Mary Lacey, 57, was there to see the house and also explore her genealogy. Her grandparents Fay and Glenie Allen were a part of the original 500 colony families. Coming from Centerville (Yell County), they lived on one of the properties adjoining the Cash family.

"My family members have told me it was like a jungle; the soil had a lot of moisture in it like a swampland," Lacey says of her relatives, who lived there until 1940.

Lacey is pleased with the restoration.

"It's beautiful," she says. "It was very emotional for me going into the kitchen because my grandmother's kitchen was very much like this one. The people who lived here were such frontiers. This is such an important part of Arkansas history, of American history."

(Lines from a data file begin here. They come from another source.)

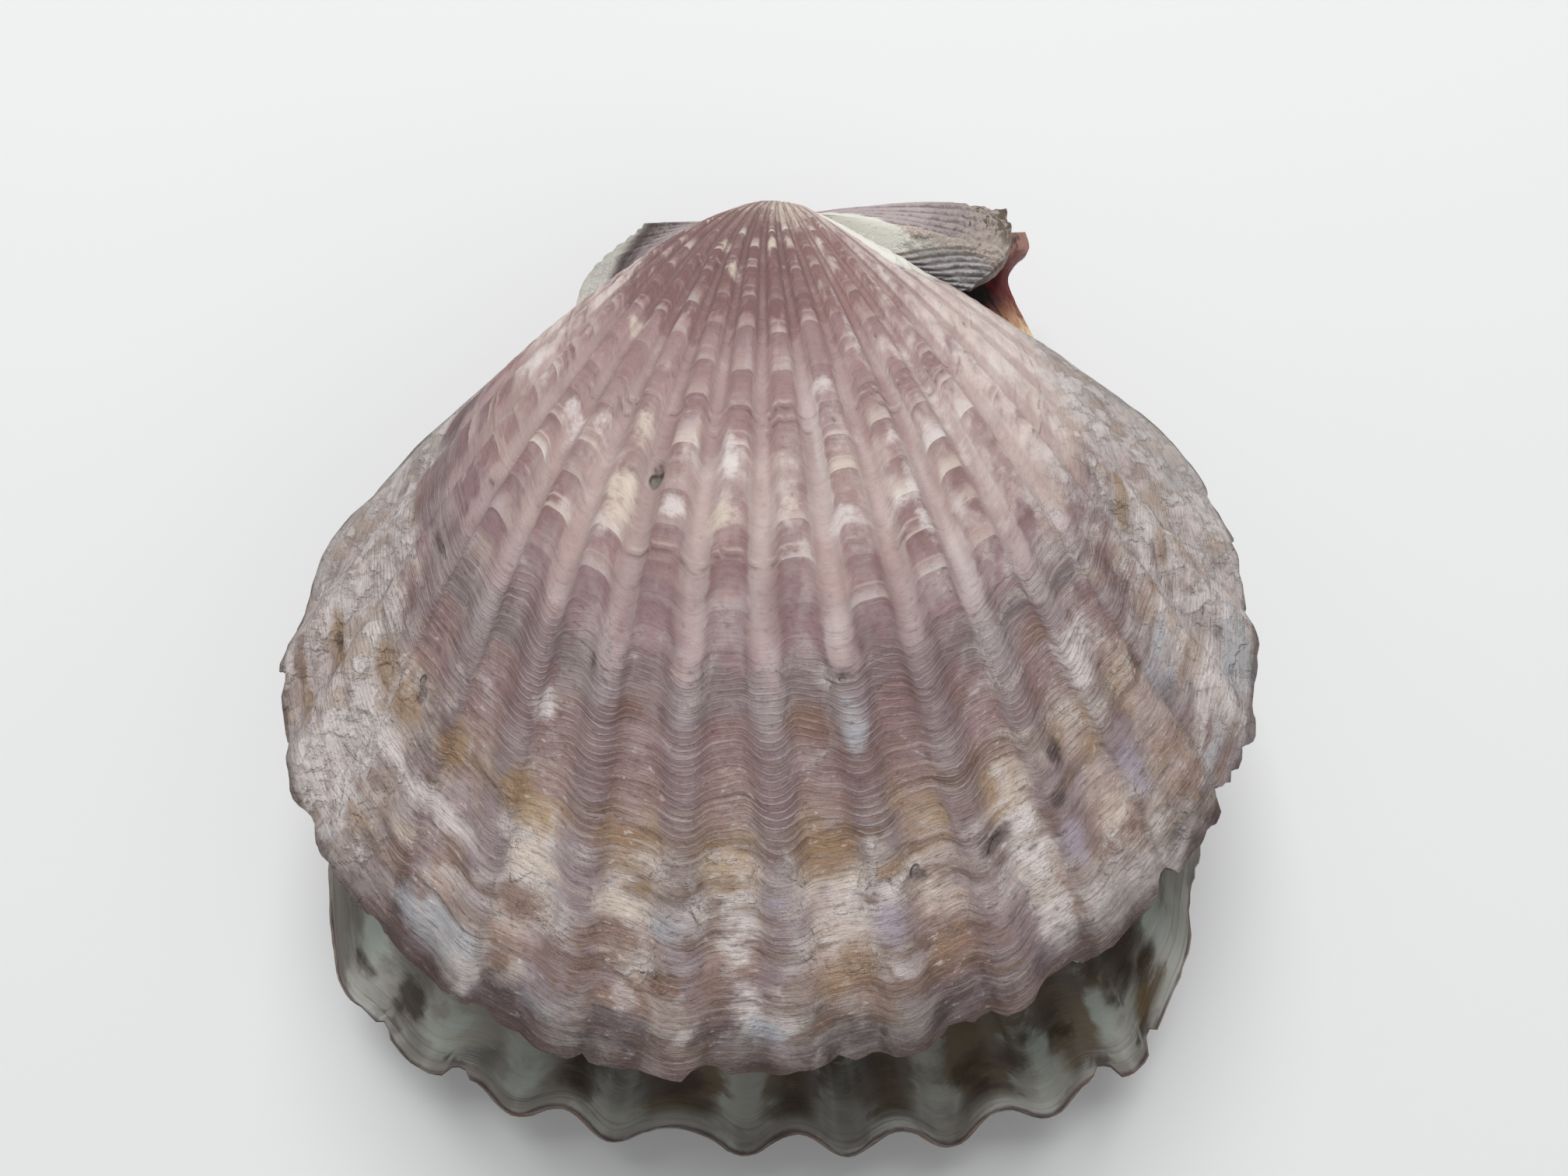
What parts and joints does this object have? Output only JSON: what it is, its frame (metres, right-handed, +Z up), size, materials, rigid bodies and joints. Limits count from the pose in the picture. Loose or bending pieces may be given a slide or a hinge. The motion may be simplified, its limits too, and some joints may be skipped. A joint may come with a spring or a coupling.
{
  "type": "gaping scallop shell pair",
  "caption": "Dried ribbed scallop shell, both valves joined at the hinge and gaping, worn upper margin, notched ear, lying on its lower dome.",
  "frame": {"origin": "centre of the shell's footprint, on the surface that it lies on", "axes": "+Z up, +Y towards the hinge and the ears, +X towards the notched ear"},
  "size_m": [0.1506, 0.1622, 0.0806],
  "materials": {
    "upper_shell": "mauve and cream growth bands, grey layered edge, dull satin",
    "lower_shell": "grey-white with umber patches inside, mauve and cream outside, satin",
    "ligament": "dark dried horn"
  },
  "bodies": {
    "root": {"upper_valve": "upper_shell", "lower_valve": "lower_shell", "hinge_ligament": "ligament"}
  },
  "joints": []
}
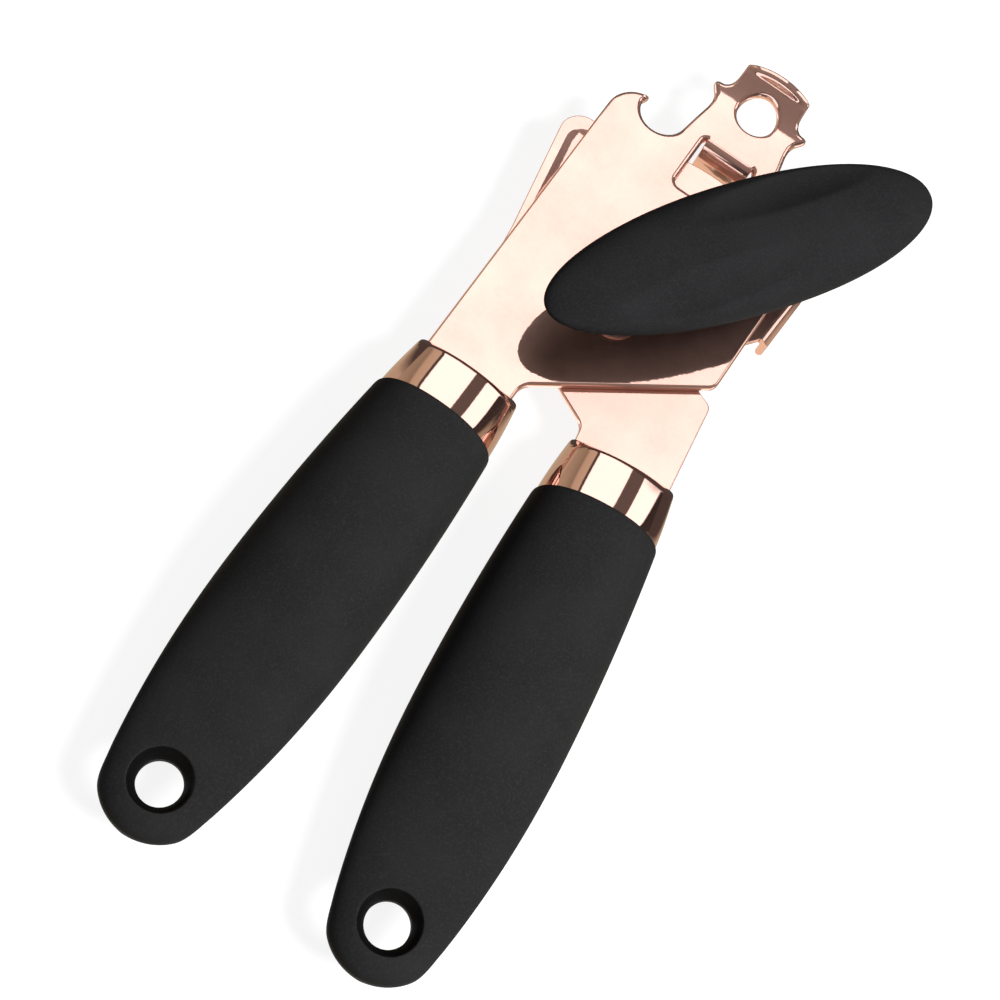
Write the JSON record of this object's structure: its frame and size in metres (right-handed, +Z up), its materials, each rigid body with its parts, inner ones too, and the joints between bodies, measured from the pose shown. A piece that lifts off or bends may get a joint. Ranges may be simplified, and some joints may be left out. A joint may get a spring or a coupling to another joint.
{
  "type": "manual can opener",
  "caption": "Plier-style can opener with a turning knob, a toothed drive wheel, a round cutting wheel, a crown-cap hook and two soft oval handles with hanging holes.",
  "frame": {"origin": "centre of the outer box in plan, on the flat surface the closed opener lies on", "axes": "+Y towards the head, +X towards the knob side, +Z up from the surface, along the rivet axis"},
  "size_m": [0.0767, 0.2144, 0.0335],
  "materials": {
    "rose_plate": "mirror rose-gold plating",
    "rose_ferrule": "mirror rose-gold plating",
    "plain_steel": "turned, satin",
    "soft_grip": "soft-touch matte",
    "hard_core": "moulded"
  },
  "bodies": {
    "upper_handle": {"upper_plate": "rose_plate", "pivot_rivet": "rose_plate", "pivot_washer": "plain_steel", "shaft_bushing": "plain_steel", "left_ferrule": "rose_ferrule", "left_core": "hard_core", "left_grip": "soft_grip", "left_tang_pin_front": "plain_steel", "left_tang_pin_rear": "plain_steel"},
    "lower_handle": {"lower_plate": "rose_plate", "cutter_stud": "plain_steel", "cutter_spacer": "plain_steel", "cutter_wave_washer": "plain_steel", "right_ferrule": "rose_ferrule", "right_core": "hard_core", "right_grip": "soft_grip", "right_tang_pin_front": "plain_steel", "right_tang_pin_rear": "plain_steel"},
    "drive": {"thrust_washer": "plain_steel", "drive_shaft": "plain_steel", "drive_wheel": "plain_steel", "drive_retainer": "plain_steel", "knob_wing": "plain_steel", "knob_core": "hard_core", "knob_grip": "soft_grip"},
    "cutter": {"cutting_wheel": "plain_steel"}
  },
  "joints": [
    {"name": "handle_pivot", "type": "hinge", "parent": "upper_handle", "child": "lower_handle", "pos_m": [-0.00425, 0.03683, 0.0124], "axis": [0, 0, 1], "range_deg": [-5.5, 15]},
    {"name": "knob_spin", "type": "hinge", "parent": "upper_handle", "child": "drive", "pos_m": [0.00975, 0.05973, 0.0124], "axis": [0, 0, 1], "continuous": true},
    {"name": "cutter_spin", "type": "hinge", "parent": "lower_handle", "child": "cutter", "pos_m": [-0.00385, 0.05783, 0.008], "axis": [0, 0, 1], "continuous": true}
  ]
}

Others touring the house during the grand opening included Francine Cox of Magnolia, who went to school with Yates. Francine and her brother, Larry, remember living across the field with their family in another Dyess Colony house, which burned when Francine was 9.

"The dirt around here was so muddy you couldn't walk 10 feet without washing it off," Larry Cox recalls. "It was glued on; I shook my boots off many a time."

At the early morning dedication ceremony at the Dyess Administration Building before the grand opening, Yates also spoke of the thick gumbo soil and recalled when her family was traveling through Hoxie and found a nice big flat rock to haul back home. They set it by the back door and used it to scrape their shoes on when coming in from the fields.

Gesturing to the nearby slab of rock on display for the dedication, Yates said she and her husband had been keeping it with them during the restoration but that today, it would return to its proper place in the backyard of the house.

Yates said, "But the greatest things we had in our home were unconditional love and faith."